Tuttavia, anche questa spiegazione risulta semplicistica alla luce dei fatti di Washington DC. Prima di tutto, la senatrice Feinstein, che vorrebbe introdurre più controlli sullo status mentale e penale dei detentori di armi, dovrebbe spiegare come mai Aaron Alexis abbia passato positivamente il suo “background check”. Non solo ha superato il test, ma ha potuto acquistare legalmente il suo fucile a pompa in Virginia. Anche con l’introduzione delle nuove leggi volute da Obama, avrebbe potuto farlo. Quanto al divieto di acquisto di armi semi-automatiche: Aaron Alexis ne aveva una, nel corso della strage. Ma l’aveva rubata a una delle sue vittime. Più regole sul porto d’armi? La sparatoria è iniziata in una base militare ed è dal 1993 che le armi sono vietate al loro interno. La strage è avvenuta nel District of Columbia, il distretto della capitale, uno dei più proibizionisti d’America.
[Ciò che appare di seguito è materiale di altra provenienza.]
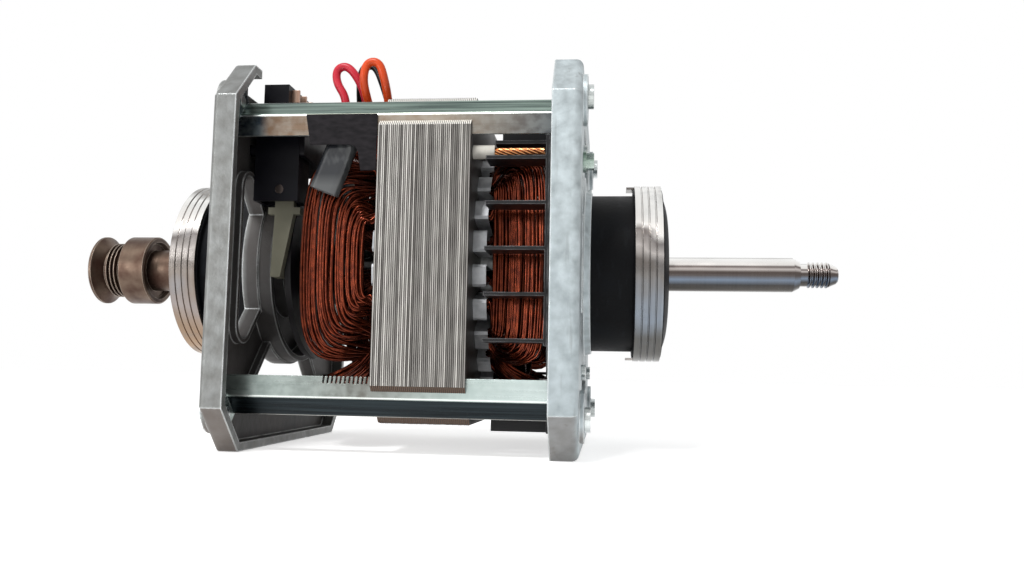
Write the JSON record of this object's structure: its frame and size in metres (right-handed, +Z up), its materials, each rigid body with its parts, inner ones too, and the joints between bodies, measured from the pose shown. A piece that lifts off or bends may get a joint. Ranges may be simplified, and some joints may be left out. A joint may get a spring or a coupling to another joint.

Il caso di Washington DC è “curioso”, se non fosse drammatico. La capitale, infatti, registra uno dei tassi di criminalità più alti d’America, con 17,5 omicidi ogni 100mila abitanti, contro una media nazionale di 4,6. In confronto, gli “amanti di armi” texani, che hanno controlli molto più laschi, registrano, nella città di Austin, un tasso di 3,5 omicidi ogni 100mila abitanti. Dunque, il problema non sono le regole sulle armi. Ma la volontà (o la follia, in questo caso) di chi le usa. E l’incapacità o la mancanza di volontà di capire il pericolo, da parte di chi avrebbe potuto prevenire la tragedia.